When notified of this, Granny's smug little grin faded like a pair of RT's acid-wash jeans. I could tell she was searching that barren wasteland she calls a mind for something to say. She found it - probably under her crystal bowl filled with ribbon candy: "I have to do the job myself? Um, well, the man also resisted arrest."

Here we frakkin' go.

Me: "Okay. How did he resist arrest?"
Granny: "When I went to cuff him, he started swinging his arms."

Me: (Groaning) "Did he strike you with his arms?"
Granny: "No."

Me: "Did he hit you? Punch you? Kick you? Spit upon you? Threaten you? Anything?"
Granny: "No."

Me: "Then he didn't resist arrest. Here's the funny thing about people: they don't like to be arrested, so they're not always going to make it easy for you."

Granny started to falter, but then gathered strength. "But you should have seen this guy! He's about 6'5" and 280 pounds! He could have snapped me in two." Granny is about 5'4", weighing in at an impressive 80 pounds. How she ever made it through the Police Academy, I'll never know.

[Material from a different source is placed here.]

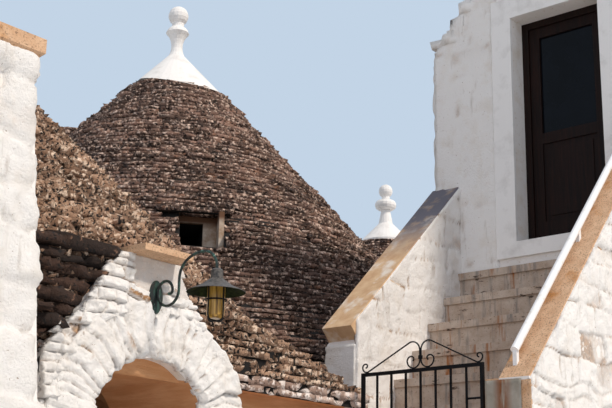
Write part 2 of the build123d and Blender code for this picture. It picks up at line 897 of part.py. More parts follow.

I broke the news to her in the most harsh manner possible. "He COULD have, but did he? DID he snap you in two?" I decided to not add, "THAT'S WHY THE CITY GIVES YOU A RADIO, O.C. SPRAY, A NIGHTSTICK, AND A GUN WITH 35 ROUNDS OF AMMUNITION, YOU IMBECILE!"

"Well, no."

Rejecting this tool was now my mission in life. I quoted policy, directives, and the PA Crimes Code, and this broad still didn't understand. "Nice try. It's district level. Have a nice day."

By this time, my co-workers reappeared to watch the show. One detective who is especially nice and accommodating, came forward and ruined my fun. "It's okay, Wyatt. I'll take the job."

Damnit, damnit, damnit! Game over, man. Game over.

I pleaded with the detective to let the idiot officer do the job. I think I replied, "Are you sure?" five or six times. He said yes. Grudgingly, I relented, and just caught the faintest glimpse of a smirk of her wrinkled 150-year old face.

What happened next was a tale for the ages. Like every job Granny has brought in, this one was a cluster-frak. All she had to was complete the initial report - a two-minute job for a chimpanzee - write a memo detailing the facts of the case, and type up a property receipt for the narcotics. My three-year old son could do all of these things in 30 minutes. Granny? Not so much.

The octogenarian officer walked in with the arrest at 5:50pm, and finished her paperwork at 10:35pm. It took her 4 hours and 45 minutes to finish a job that should have taken no longer than an hour.

Philadelphia: this woman is protecting your city.